We need to open the courts to anyone who harmed the Libyan people in any way. The judicial system will decide, Abdel Jalil said in Tripoli, urging NTC fighters to respect that principle.

Despite the attack on the oil refinery near coastal Ras Lanuf, Libya continued to ramp up efforts to get oil pumping again.

The Arabian Gulf Oil Company (Agoco) said on Tuesday that production from the eastern oilfield of Sarir had reached 160,000 barrels per day (bpd) and that it had begun to send crude oil to the export terminal of Tobruk.

Libya holds Africa's largest crude oil reserves and sold about 85 percent of its exports to Europe under Gaddafi. Western oil firms, including Italy's Eni and Austria's OMV, are keen to restore production.

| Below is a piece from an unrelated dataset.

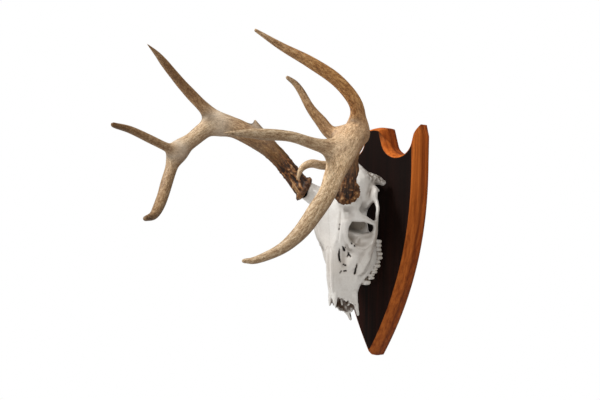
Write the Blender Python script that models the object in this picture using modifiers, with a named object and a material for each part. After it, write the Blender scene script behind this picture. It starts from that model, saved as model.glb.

One of Gaddafi's sons, Saadi, arrived in neighbouring Niger on Sunday after crossing the southern Sahara desert frontier. On Monday the U.S. State Department said Niger's government had confirmed to it that it would detain Saadi Gaddafi.

But a Nigerien government spokesman said Saadi was only being watched for now. Nothing has changed in the government's position. There is no international search for him. Like the others he is just under surveillance, he said, referring to other Gaddadfi loyalists who have recently fled to Niger.

Two other sons and Gaddafi's only biological daughter have made their way out to Algeria. One son is reported to have died in the war and three others are still on the run.

The NTC has said it will send a delegation to Niger to seek the return of anyone wanted for crimes under Gaddafi's rule.

Niger, like Algeria, has cited humanitarian reasons for accepting fugitives of the former government, but has promised to respect its commitments to the International Criminal Court, which wants to try Gaddafi, his son Saif al-Islam and intelligence chief Abdullah al-Senussi for war crimes.